Kenmore resident Rhonda Palmiero, a registered nurse and expert in dementia care and cognitive impairment, is on a mission to improve how first responders in Western New York interact with those living with brain disease. She was inspired to do so after hearing how two former police officers in Colorado mistreated a senior citizen with dementia last year when responding to a report of shoplifting.

According to a National Public Radio report, Loveland Police Department officers Austin Hopp and Daria Jalali arrested and booked 73-year-old Karen Garner as she was walking home from a local Walmart on June 26, 2020, after failing to pay for about $14 worth of merchandise. During the arrest, Hopp handcuffed Garner and allegedly dislocated her shoulder after she refused to stop walking. During booking, she remained handcuffed to a bench in a cell for six hours before receiving any medical attention, despite complaining numerous times that her shoulder and wrist were in pain.
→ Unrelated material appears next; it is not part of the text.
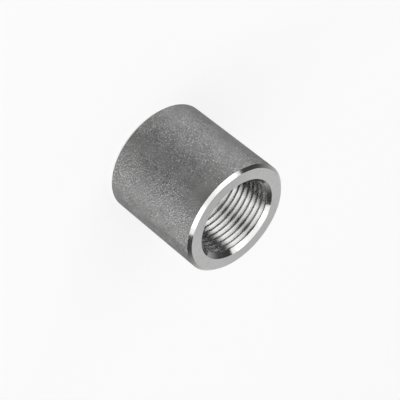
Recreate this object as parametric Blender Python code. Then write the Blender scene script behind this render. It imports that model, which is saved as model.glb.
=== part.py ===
# Threaded coupling: one turned piece of stainless steel with a parallel pipe thread right through it.
# Metres, +Z up along the bore. It stands on its lower end, with the origin at the centre of that end.

import math

import bmesh
import bpy

# Parallel pipe thread of the 1 inch size, right-handed, 11 threads to the inch
THREAD_MAJOR_DIAMETER = 0.033249
THREAD_PITCH = 0.002309
THREAD_ANGLE = math.radians(55)  # between the two flanks of a groove
THREAD_START = 0.0014            # height of a groove's middle line on the +X side

# The piece round the thread
LENGTH = 0.0438
WALL = 0.0058755                 # steel outside the thread's grooves, which makes it 45.0 mm across
EDGE_CHAMFER = 0.0012            # 45 degree chamfer round the outer edge of both ends
COUNTERSINK_MARGIN = 0.0002255   # how far the 45 degree countersinks start outside the grooves

# Fineness of the round surfaces
OUTSIDE_FACETS = 96
THREAD_FACETS = 48
SMOOTH_ANGLE = math.radians(25)
WELD_DISTANCE = 1e-6

STEEL_COLOUR = (0.36, 0.36, 0.35, 1.0)
STEEL_ROUGHNESS = 0.45


def clear_scene():
    for thing in list(bpy.data.objects):
        bpy.data.objects.remove(thing)


def steel():
    material = bpy.data.materials.new("stainless_steel")
    material.use_nodes = True
    shader = material.node_tree.nodes["Principled BSDF"]
    shader.inputs["Base Color"].default_value = STEEL_COLOUR
    shader.inputs["Metallic"].default_value = 1.0
    shader.inputs["Roughness"].default_value = STEEL_ROUGHNESS
    return material


def sharp_form_height():
    # height of the sharp V that the thread form is cut from
    return THREAD_PITCH / (2 * math.tan(THREAD_ANGLE / 2))


def major_radius():
    return THREAD_MAJOR_DIAMETER / 2


def minor_radius():
    # a sixth of the sharp V is taken off at the crest and another at the root
    return major_radius() - sharp_form_height() * 2 / 3


def swept(profile, facets, turns=1, rise=0.0):
    # An outline of (radius, height) points is carried round the Z axis, rising by `rise` in each
    # turn, and turns that meet are welded into one skin.
    mesh = bmesh.new()
    points = [mesh.verts.new((radius, 0.0, height)) for radius, height in profile]
    lines = [mesh.edges.new(pair) for pair in zip(points, points[1:])]
    bmesh.ops.spin(
        mesh,
        geom=points + lines,
        cent=(0.0, 0.0, 0.0),
        axis=(0.0, 0.0, 1.0),
        dvec=(0.0, 0.0, rise / facets),
        angle=math.tau * turns,
        steps=facets * turns,
        use_duplicate=False,
    )
    bmesh.ops.remove_doubles(mesh, verts=mesh.verts, dist=WELD_DISTANCE)
    return mesh


def close_ends(mesh):
    # Each open end is drawn to a point on the axis, level with the middle of its rim.
    rims = {"lower": [], "upper": []}
    heights = [vert.co.z for vert in mesh.verts]
    middle = (min(heights) + max(heights)) / 2
    for edge in mesh.edges:
        if edge.is_boundary:
            end = "lower" if edge.verts[0].co.z < middle else "upper"
            rims[end].append(edge)
    for rim in rims.values():
        drawn = bmesh.ops.extrude_edge_only(mesh, edges=rim)["geom"]
        tips = [item for item in drawn if isinstance(item, bmesh.types.BMVert)]
        level = sum(tip.co.z for tip in tips) / len(tips)
        bmesh.ops.pointmerge(mesh, verts=tips, merge_co=(0.0, 0.0, level))


def add_solid(name, mesh, material):
    bmesh.ops.recalc_face_normals(mesh, faces=mesh.faces)
    data = bpy.data.meshes.new(name)
    mesh.to_mesh(data)
    mesh.free()
    data.shade_smooth()
    data.set_sharp_from_angle(angle=SMOOTH_ANGLE)
    data.materials.append(material)
    solid = bpy.data.objects.new(name, data)
    bpy.context.scene.collection.objects.link(solid)
    return solid


def blank_outline():
    # Half section of the piece before threading: chamfered edges, flat ends, and a 45 degree
    # recess in each end that goes past the thread's crests.
    outside = major_radius() + WALL
    face = outside - EDGE_CHAMFER
    mouth = major_radius() + COUNTERSINK_MARGIN
    floor = minor_radius() - THREAD_PITCH
    depth = mouth - floor
    return [
        (0.0, LENGTH - depth),
        (floor, LENGTH - depth),
        (mouth, LENGTH),
        (face, LENGTH),
        (outside, LENGTH - EDGE_CHAMFER),
        (outside, EDGE_CHAMFER),
        (face, 0.0),
        (mouth, 0.0),
        (floor, depth),
        (0.0, depth),
    ]


def tap_outline(bottom):
    # One pitch of the tap, from the middle of one groove in the steel to the middle of the next:
    # flat crest, flank, flat root, flank, flat crest, with each flat a sixth of the pitch.
    crest = major_radius()
    root = minor_radius()
    flat = sharp_form_height() / 6 * math.tan(THREAD_ANGLE / 2)
    half = THREAD_PITCH / 2
    return [
        (crest, bottom - flat),
        (crest, bottom + flat),
        (root, bottom + half - flat),
        (root, bottom + half + flat),
        (crest, bottom + THREAD_PITCH - flat),
    ]


def make_tap(material):
    # The tap runs at least a whole turn past both ends of the blank.
    turns_below = 2
    turns = math.ceil(LENGTH / THREAD_PITCH) + 2 * turns_below
    bottom = THREAD_START - turns_below * THREAD_PITCH
    mesh = swept(tap_outline(bottom), THREAD_FACETS, turns, THREAD_PITCH)
    close_ends(mesh)
    tap = add_solid("tap", mesh, material)
    # Screwed round by half a facet of the blank, so that no lines of the two skins coincide.
    twist = math.pi / OUTSIDE_FACETS
    tap.rotation_euler.z = twist
    tap.location.z = THREAD_PITCH * twist / math.tau
    tap.hide_render = True
    tap.display_type = "WIRE"
    return tap


def make_coupling():
    material = steel()
    body = add_solid("coupling_body", swept(blank_outline(), OUTSIDE_FACETS), material)
    thread = body.modifiers.new("thread", "BOOLEAN")
    thread.operation = "DIFFERENCE"
    thread.solver = "EXACT"
    thread.object = make_tap(material)


clear_scene()
make_coupling()
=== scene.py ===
import math

import bmesh
import bpy
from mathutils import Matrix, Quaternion, Vector


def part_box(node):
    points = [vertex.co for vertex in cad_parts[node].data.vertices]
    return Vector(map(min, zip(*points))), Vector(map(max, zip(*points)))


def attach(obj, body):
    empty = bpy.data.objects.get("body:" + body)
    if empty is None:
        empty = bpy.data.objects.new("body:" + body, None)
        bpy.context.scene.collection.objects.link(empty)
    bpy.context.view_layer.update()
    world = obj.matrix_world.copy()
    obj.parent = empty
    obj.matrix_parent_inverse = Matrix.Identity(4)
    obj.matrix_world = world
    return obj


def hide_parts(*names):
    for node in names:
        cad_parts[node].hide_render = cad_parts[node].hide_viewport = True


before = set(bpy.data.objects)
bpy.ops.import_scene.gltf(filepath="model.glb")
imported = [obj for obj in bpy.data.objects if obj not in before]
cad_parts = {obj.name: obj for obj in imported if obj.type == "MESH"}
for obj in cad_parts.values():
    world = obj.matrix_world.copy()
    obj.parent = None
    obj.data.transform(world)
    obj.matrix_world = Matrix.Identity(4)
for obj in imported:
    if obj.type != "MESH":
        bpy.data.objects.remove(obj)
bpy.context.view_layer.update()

bodyLow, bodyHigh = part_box("coupling_body")
mm = 0.001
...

According to a lawsuit filed by her lawyer, Garner suffers from dementia and sensory aphasia, which makes it difficult to communicate and understand others.

“A woman living with dementia was, in essence, unnecessarily assaulted by a police officer because he didn’t take the time to understand what he considered to be resistance to his requests,” said Palmiero.

Through learning about that incident, Palmiero said she sensed that police cadets don’t understand how to engage people living with dementia and brain disease when they encounter them, and decided to reach out to her local police department to see if they were interested in receiving specialist training on the subject. Kenmore Police Chief Thomas Phillips was interested, and in July officers of the Kenmore Police Department underwent training to improve interactions and deescalate situations among individuals living with brain disease. Palmiero said the training is crucial because it helps officers determine through questioning if a subject is suffering from brain disease, which unlike a physical disability, can’t be “seen” until someone begins to interact with the sufferer.

“It isn’t until we start engaging with people with cognitive impairment that we realize, this person’s not firing 100% here,” she said. “We know that these people move from a world of logic and the spoken word to one of feeling. So if they see a person in uniform and they pick up this tension, and you’re shouting at them, they’re immediately going to go into fight, freeze or flight. It takes them four or five or six times as long to process the request that you’re asking of them, and an officer that’s not keenly aware of this may take that as noncompliance and move into their next level of training.”

Instead of making demands or touching someone with brain disease, Palmiero said officers are directed to ask open-ended questions and get the person to tell their story, which can be used to determine what they need. This is important because it can help officers prevent individuals with brain disease or dementia from being hospitalized.

The training also includes next steps for caregivers of people with brain disease to prevent burnout, neglect and abuse, including tools officers can provide to help caregivers understand how to manage a particular disease a loved one has, and resources to contact to receive self-care.

Capt. AJ Kiefer, who attended and facilitated the training, said it gave KPD officers an idea of different strategies and approaches to use when encountering people with dementia or brain disease. He said while the department typically receives only about a dozen calls per year related to dementia or brain disease, one incident could lead to several repeat visits to an address.

“It just takes one household, which all of sudden we could be responding to multiple times,” he said. “If that situation is taken care of, then it could quiet down.”

Kiefer said the department already receives crisis intervention training from Crisis Services of Western New York, but Palmiero’s classes add a layer and “a little more preparation” on how to approach mental health situations.

With the success of the training with the KPD and with the Loveland Police incident in mind, Palmiero is reaching out to first responders around the region to provide similar education. She said thus far she has been in conversation with the Town of Tonawanda and City of North Tonawanda, as well as American Medical Response, Twin City Ambulance, and the New York State Police.